Pineapple-agave ice cream

3 egg yolks
½ cup raw agave nectar
1 Tb. pure vanilla extract
1 Tb. Arrowroot
3 cups heavy cream, preferably raw and NOT ultra pasteurized
1 15 oz. can pineapple, drained and crushed

Beat egg yolks and blend in remaining ingredients. Pour into ice cream maker and process according to directions. Five minutes before finished add pineapple. Transfer to freezer container and freeze at least four hours before serving.

Lemon whipped cream

Chill bowl and beater prior to whipping.
1 cup chilled heavy cream (again, raw is best)
2 Tb. Evaporated can juice crystals
1 Tb. finely grated lemon peel
2 ts. lemon juice

Combine ingredients and beat with electric mixer until soft peaks form.

Ginger cookie crust

Okay, I cheated and used Newman ginger cookies. I could have used homemade but I didn’t have time. I just twisted open the cookies and scooped out the cream- which my husband gladly ate.

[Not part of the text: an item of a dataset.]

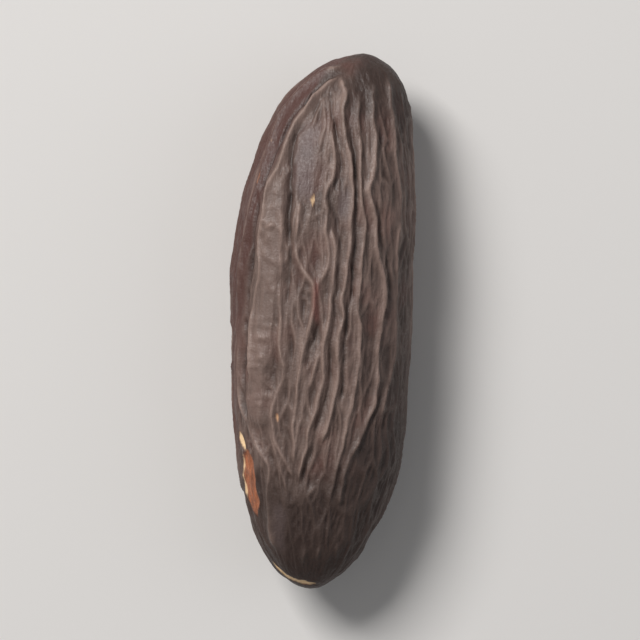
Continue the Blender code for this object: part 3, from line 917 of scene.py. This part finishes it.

Process 2 ½ cups crumbled cookies with 5 Tb melted organic butter and 3 Tb evaporated cane juice crystals in food processor.

To assemble cake

Line round eight inch cake pan with saran wrap. Press cookie crust onto bottom. Scoop softened pineapple ice cream over crust and press down. Freeze. When ice cream is hardened scoop softened coconut sherbet over ice cream layer. Spread a layer of whipped cream over sherbet. Freeze until top layer is hard. Pulling up on the saran wrap, remove ice cream cake from pan and place on tray (You can tear a piece of wax or parchment paper into four squares and cover the tray. Center cake over paper and pull out when done frosting. This will keep your tray clean.) Frost sides and top of cake with remaining whipped cream. Sprinkle with shredded-unsweetened coconut.